His assessment was to get ahead of the game by essentially getting out of the game (yes, he spent into the tax this season, but that was on a one-year-only basis).

And that's what makes what happened in Dallas this season so different than almost anything that has transpired before in the NBA when it comes to impending free agency.

When the Heat, Bulls, Knicks, Nets and Clippers came calling in Cleveland and other outposts during 2010 free agency, they arrived looking to rebuild from the ground up. Pat Riley only blew it up when the remnants of his 2006 championship roster blew themselves up (Antoine Walker essentially never to be heard from again).

But what Cuban did was take a legitimate chance to repeat and instead trade it in for the opportunity to be the first to restructure under the new CBA mandate.

(To his credit, Cuban has come out amid Dallas' downfall and said he never wanted to have to work under such a system and should have pushed for something that could have provided for a greater chance at championship continuity.)

After the Mavericks were eliminated this weekend, Dirk Nowitzki leaned back in his familiar interview-room, lounge-act pose and admitted this was no way to try to win a championship, with a single-star approach. Not after what the Thunder had done by unleashing Kevin Durant, Russell Westbrook and James Harden.

But by looking ahead to 2012 free agency and the possibility of Deron Williams, the Mavericks essentially robbed Dirk of a year of his career, of one of his few remaining opportunities to win a championship.

It's one thing for the Nets to do that to Williams, himself, in New Jersey. He entered well aware that 2011-12 was nothing more than a holding pattern for Brooklyn and 2012-13.

But contrast that to Dwight Howard, who essentially refused to give up a year of his career with a midseason trade to the Nets and instead agreed to remain with the Magic at the trading deadline, not willing to forgo a championship opportunity that instead was snatched away by a balky back.

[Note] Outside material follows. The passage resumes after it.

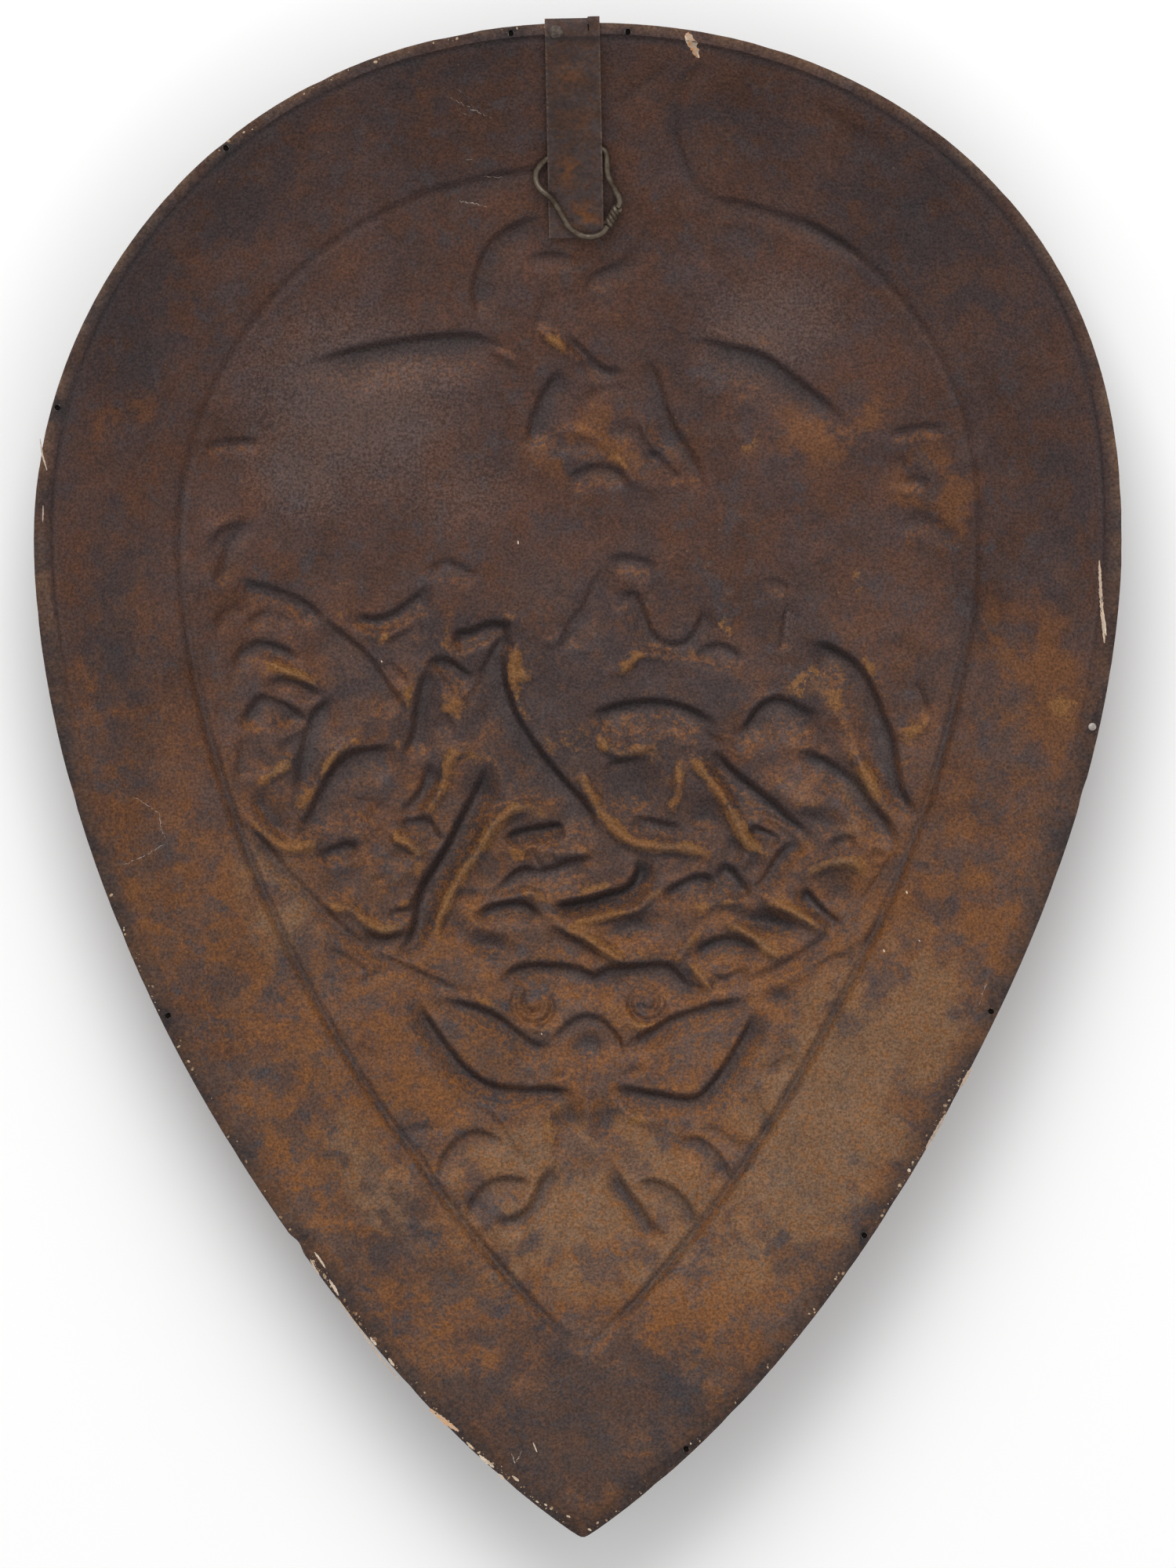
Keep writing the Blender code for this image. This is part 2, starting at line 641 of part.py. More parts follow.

Ultimately, what Mark Cuban did was put the Mavericks on hold, pulled them from championship contention (by actions, if not desire) so they could become the first team fine tuned for what this new collective-bargaining agreement will deliver.

And perhaps he was right. Perhaps this season produces a champion that cannot endure because of the new CBA's onerous luxury-tax rules.

Who knows? Perhaps this already is the beginning of the end of Durant-Westbrook-Harden as we know it in Oklahoma City?

Perhaps starting in the 2014 offseason, when the luxury tax becomes absurdly onerous, that's what the NBA will become, teams built to take a mere single bite out of the apple before stepping back to get the books back in order, sort of like those NFL champions in the early years of their salary cap and the devastating impact then on teams such as the 49ers.

If that's the case, perhaps Cuban should have fought harder for a different system.

Because no one is wearing one-peat T-shirts.

Even if that's what they've been left to wear in Dallas.